Yeah, you think she had a crappy look on her face?  What about the lazy cop who loves handing out tickets every day from his easy-peasy hunting spot.  Why it was almost like shooting fish in a barrel… or dogs in a kennel.

By the way, what are the worst cities for speed traps?  According to speedtrap.org, here are some bad ones:  Mound City, Peoria, Carbondale, Ullin, Joliet and River Grove

11 thoughts on “NEWS YOU CAN USE: Fighting small town speed traps”
  1. Seldom see traffic enforcement anywhere nowadays, except at crashes – but I see a lot of ALPRs as I’m entering different cities and counties – and they can be placed anywhere, even across from your voting precinct, gun shop, bar or church.

    1. No, it’s SAD how many cops do enforce laws they themselves violate without shame, as if to say, “who’s gonna stop me?” They coerce people into giving consent to search a house or vehicle as they lie to your faces telling you they have authority they don’t so they can avoid that burden to them called the 4th Amendment, they get away practically with murder thanks to qualified immunity, they have their eyes glued to their phones and swerve in the lanes, they confiscate your firearms after a self-defense situation then refuse to return YOUR property unless you sue them meaning you are victimized by the attacker then revictimized by the police agency that commits felony theft against you but of course, they’ll pull the “if something comes up” card only to find out later they sent YOUR property off for destruction without notice or compensation. On and on. I’m glad I finally woke up to what communism “Back the Blue” represents. They can take their “subject” attitude and shove it up their goddamn asses. I AM AN AMERICAN CITIZEN!!!!!!

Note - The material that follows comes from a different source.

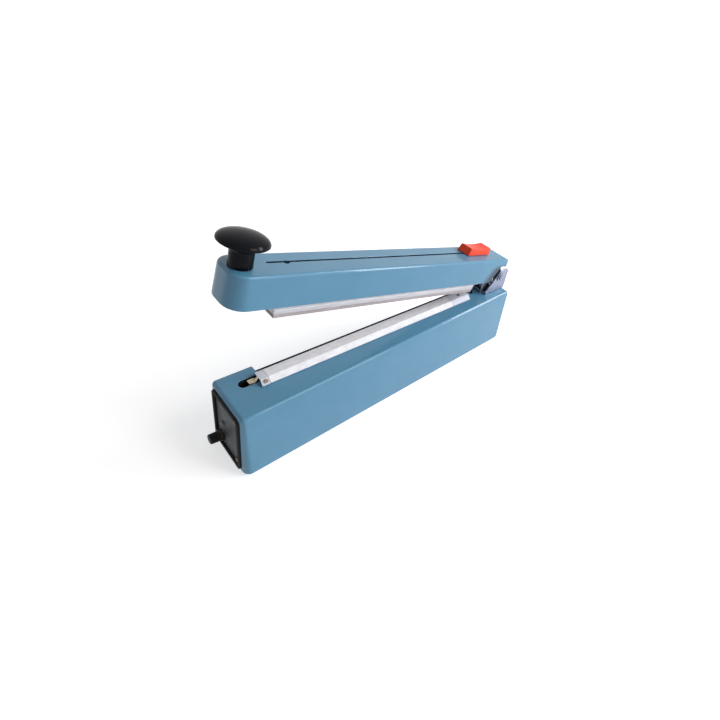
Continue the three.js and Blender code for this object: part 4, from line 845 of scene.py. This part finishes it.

  2. Any cop who tickets drivers for being 2 or 3 miles an hour over the speed limit is a piece of garbage that shouldn’t have a badge. That’s not public safety that’s revenue generating. BTW, most vehicles do have a margin of error in the speedometer of a mile an hour or 2 unless it’s certified calibrated like police vehicles are.

  3. It’s funny. I remember just a year or two before the pandemic when I got Infamously ban-hammered for bad-mouthing anything the cops did when you guys were deepthroating the boot and now you even publish little meaningless fluff pieces like this similarly bad-mouthing the cops. You have come nearly full circle and God bless you for it! Now how about an apology for your ban-hammering?

    Oh and by all means do maintain your present position on the evil Nazi jackboot thugs that the cops have become. When they’ve lost GSL they’ve lost everyone!

  4. Thank you.
    Like youbI am no fan of cops writing traffic tickets for anything but accident causing offenses or egregious infractions like going double the posted limit or wrong way driving. Or blatantly blowing stop signs or lights.
    And don’t Get me started on traffic cameras

  5. Some towns have a “reduced speed ahead sign”. Does the 500 feet start there or at the actual speed limit sign?

  6. Wait ’til the gov’t and insurance industry go full bore with on-board monitoring of your driving habits. Assessing you hirer insurance premiums and taxes for ALL your speed zone violations, engine hours, mileage traveled, rapid accelerations and hard braking maneuvers. They’ll just bill you thru your premiums along with your state and federal taxes. Decline to install or upgrade? They’ll just suspend your driver’s license and license plates to any of your vehicle(s) subject to compliance until you comply. And Johnny Law won’t even be there to give you a kiss.